** Start Provided data **
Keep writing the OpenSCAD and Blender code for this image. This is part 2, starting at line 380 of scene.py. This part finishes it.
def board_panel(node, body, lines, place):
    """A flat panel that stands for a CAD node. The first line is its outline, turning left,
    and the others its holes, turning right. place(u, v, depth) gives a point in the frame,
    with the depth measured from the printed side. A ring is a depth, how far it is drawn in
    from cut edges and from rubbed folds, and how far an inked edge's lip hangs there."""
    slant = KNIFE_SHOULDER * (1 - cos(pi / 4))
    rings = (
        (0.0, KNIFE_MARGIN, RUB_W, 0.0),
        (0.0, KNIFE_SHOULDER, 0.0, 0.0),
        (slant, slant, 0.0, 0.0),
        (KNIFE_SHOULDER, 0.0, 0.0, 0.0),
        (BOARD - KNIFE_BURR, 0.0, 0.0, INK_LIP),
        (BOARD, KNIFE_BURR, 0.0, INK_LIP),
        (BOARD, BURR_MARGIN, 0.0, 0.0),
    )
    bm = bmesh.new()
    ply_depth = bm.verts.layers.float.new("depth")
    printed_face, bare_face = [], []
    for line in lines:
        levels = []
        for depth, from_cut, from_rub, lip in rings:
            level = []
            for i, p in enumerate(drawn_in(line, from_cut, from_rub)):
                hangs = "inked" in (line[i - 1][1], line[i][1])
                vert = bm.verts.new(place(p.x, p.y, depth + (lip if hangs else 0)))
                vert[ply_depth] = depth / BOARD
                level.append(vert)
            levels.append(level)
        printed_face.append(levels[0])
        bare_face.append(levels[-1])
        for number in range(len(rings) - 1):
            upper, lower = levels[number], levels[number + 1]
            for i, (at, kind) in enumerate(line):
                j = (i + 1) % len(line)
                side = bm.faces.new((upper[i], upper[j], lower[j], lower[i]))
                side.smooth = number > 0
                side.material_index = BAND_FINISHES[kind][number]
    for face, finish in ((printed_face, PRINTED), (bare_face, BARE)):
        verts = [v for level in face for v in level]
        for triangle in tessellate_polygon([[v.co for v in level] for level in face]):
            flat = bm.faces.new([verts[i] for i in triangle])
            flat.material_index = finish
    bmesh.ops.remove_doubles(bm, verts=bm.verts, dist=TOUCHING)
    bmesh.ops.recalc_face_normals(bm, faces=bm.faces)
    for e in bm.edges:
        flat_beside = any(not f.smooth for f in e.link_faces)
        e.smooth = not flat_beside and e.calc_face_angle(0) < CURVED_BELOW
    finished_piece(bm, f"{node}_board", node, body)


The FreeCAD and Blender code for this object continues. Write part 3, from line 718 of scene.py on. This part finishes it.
** End Provided data **
* [Task statement]: Copy out each line exactly.

* [Exercise solution]:
Keep writing the OpenSCAD and Blender code for this image. This is part 2, starting at line 380 of scene.py. This part finishes it.
def board_panel(node, body, lines, place):
    """A flat panel that stands for a CAD node. The first line is its outline, turning left,
    and the others its holes, turning right. place(u, v, depth) gives a point in the frame,
    with the depth measured from the printed side. A ring is a depth, how far it is drawn in
    from cut edges and from rubbed folds, and how far an inked edge's lip hangs there."""
    slant = KNIFE_SHOULDER * (1 - cos(pi / 4))
    rings = (
        (0.0, KNIFE_MARGIN, RUB_W, 0.0),
        (0.0, KNIFE_SHOULDER, 0.0, 0.0),
        (slant, slant, 0.0, 0.0),
        (KNIFE_SHOULDER, 0.0, 0.0, 0.0),
        (BOARD - KNIFE_BURR, 0.0, 0.0, INK_LIP),
        (BOARD, KNIFE_BURR, 0.0, INK_LIP),
        (BOARD, BURR_MARGIN, 0.0, 0.0),
    )
    bm = bmesh.new()
    ply_depth = bm.verts.layers.float.new("depth")
    printed_face, bare_face = [], []
    for line in lines:
        levels = []
        for depth, from_cut, from_rub, lip in rings:
            level = []
            for i, p in enumerate(drawn_in(line, from_cut, from_rub)):
                hangs = "inked" in (line[i - 1][1], line[i][1])
                vert = bm.verts.new(place(p.x, p.y, depth + (lip if hangs else 0)))
                vert[ply_depth] = depth / BOARD
                level.append(vert)
            levels.append(level)
        printed_face.append(levels[0])
        bare_face.append(levels[-1])
        for number in range(len(rings) - 1):
            upper, lower = levels[number], levels[number + 1]
            for i, (at, kind) in enumerate(line):
                j = (i + 1) % len(line)
                side = bm.faces.new((upper[i], upper[j], lower[j], lower[i]))
                side.smooth = number > 0
                side.material_index = BAND_FINISHES[kind][number]
    for face, finish in ((printed_face, PRINTED), (bare_face, BARE)):
        verts = [v for level in face for v in level]
        for triangle in tessellate_polygon([[v.co for v in level] for level in face]):
            flat = bm.faces.new([verts[i] for i in triangle])
            flat.material_index = finish
    bmesh.ops.remove_doubles(bm, verts=bm.verts, dist=TOUCHING)
    bmesh.ops.recalc_face_normals(bm, faces=bm.faces)
    for e in bm.edges:
        flat_beside = any(not f.smooth for f in e.link_faces)
        e.smooth = not flat_beside and e.calc_face_angle(0) < CURVED_BELOW
    finished_piece(bm, f"{node}_board", node, body)


The FreeCAD and Blender code for this object continues. Write part 3, from line 718 of scene.py on. This part finishes it.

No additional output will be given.